New Social Network Google+ Goes for Facebook’s Throat
Online search giant Google has announced new social network Google+, which takes clear aim at Facebook’s growing Internet empire.
Allowing small groups of friends to share streaming status updates, comments, photos and links, as well as send text messages and video chat, the service hopes to limit online interactions to conversation with trusted sources. Looking to provide greater security than Facebook, which shares news updates, snapshots and videos with large groups of acquaintances or the general public, Google+ aims to confine actions’ visibility to a smaller circle of friends.
Groups can be created based on relationships, hobbies or shared interests, making the service more conducive for book clubs, baking circles, families and those with shared interests, e.g. obsessive Morrissey fans. Sign up, and you receive a custom user profile that offers the option to share or hide or personal information such as birthdates and locations. Support for Google maps and images as well as importing Gmail contacts will also be integrated, as will options to skim Web articles and videos on varying topics via a feature called Sparks. A Hangouts group video chat option will additionally allow friends to simultaneously videoconference with multiple parties. Accessible via a toolbar that appears on all Google sites, Google+ will also be offered on Android or iPhone smartphones, which can upload pictures and video to online albums.

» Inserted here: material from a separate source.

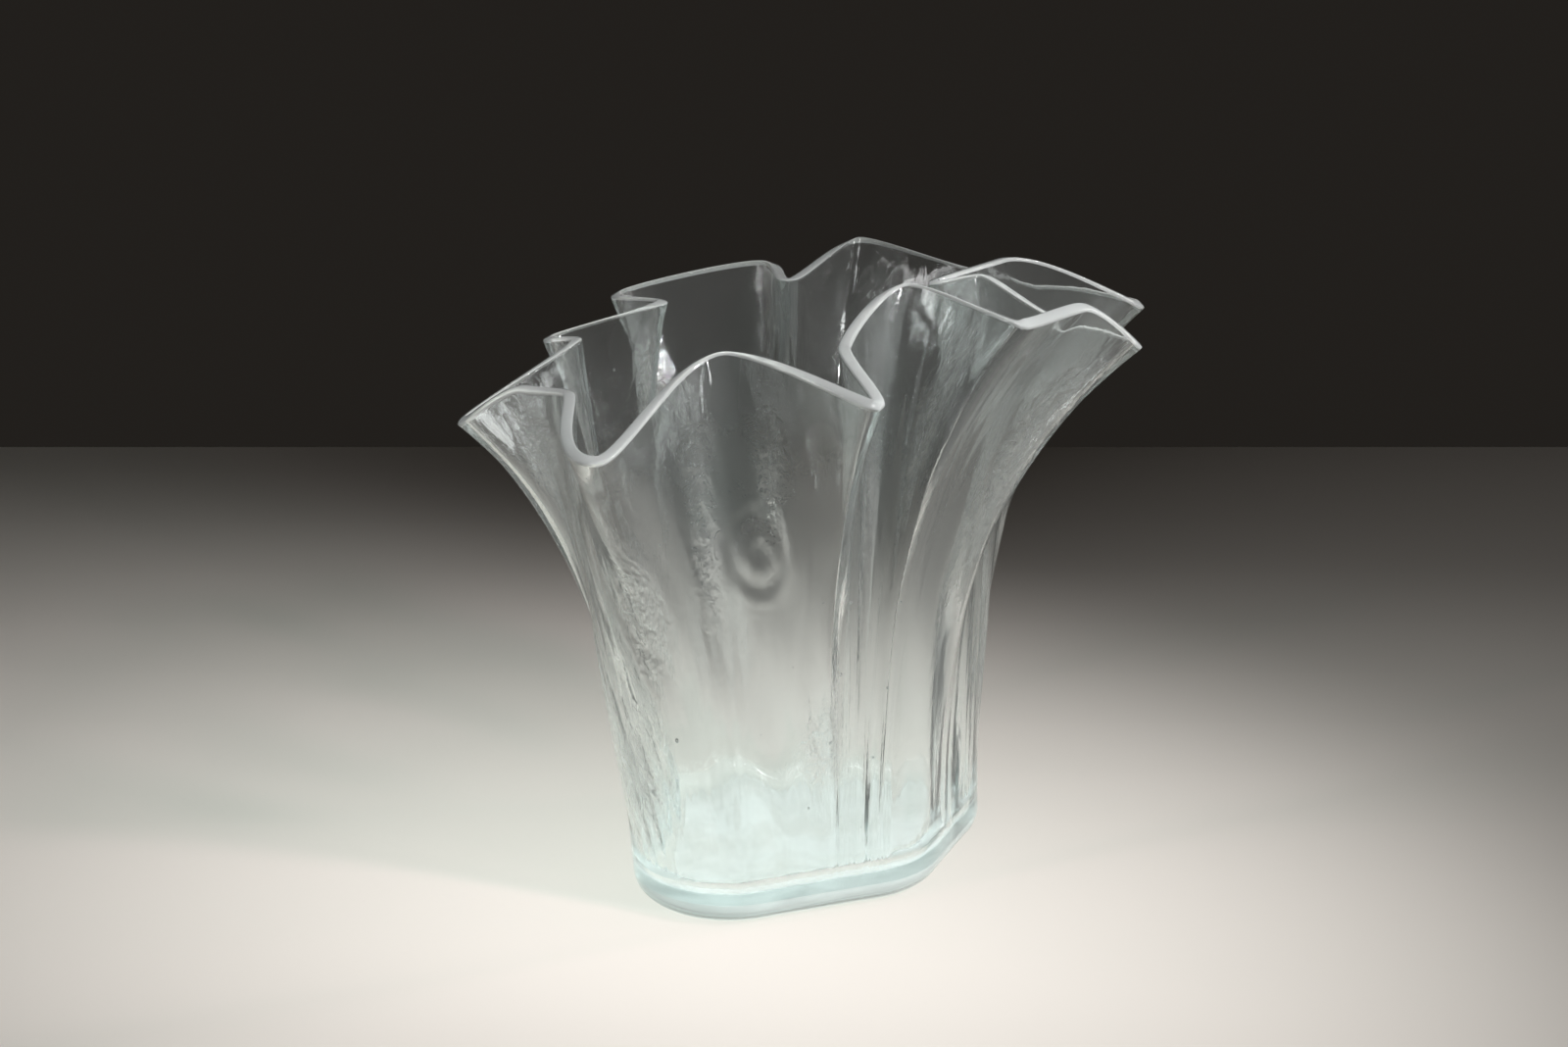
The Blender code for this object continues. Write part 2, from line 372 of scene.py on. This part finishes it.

Offering a running stream of news updates and multimedia, the service hopes to offset Facebook’s growing ubiquity and dominance of users’ time. Coming on the heels of high-profile disappointments such as Buzz and Orkut, and coupled with the recent rollout of a +1 button (designed to counteract omnipresent Facebook Like features), Google hopes to reverse its social media fortunes. As social networking continues to explode and its features and influence sprawl across individual websites, services like Google+ are part of a larger plan by the Internet search leader to regain relevance and interest. By integrating more social network features into its products, Google+ may help the firm hold viewers’ attention longer, provide more discoverable goodies of relevance and increasingly keep you preoccupied by its sphere of influence.
Available to select users for testing, access to Google+ is currently by invitation only.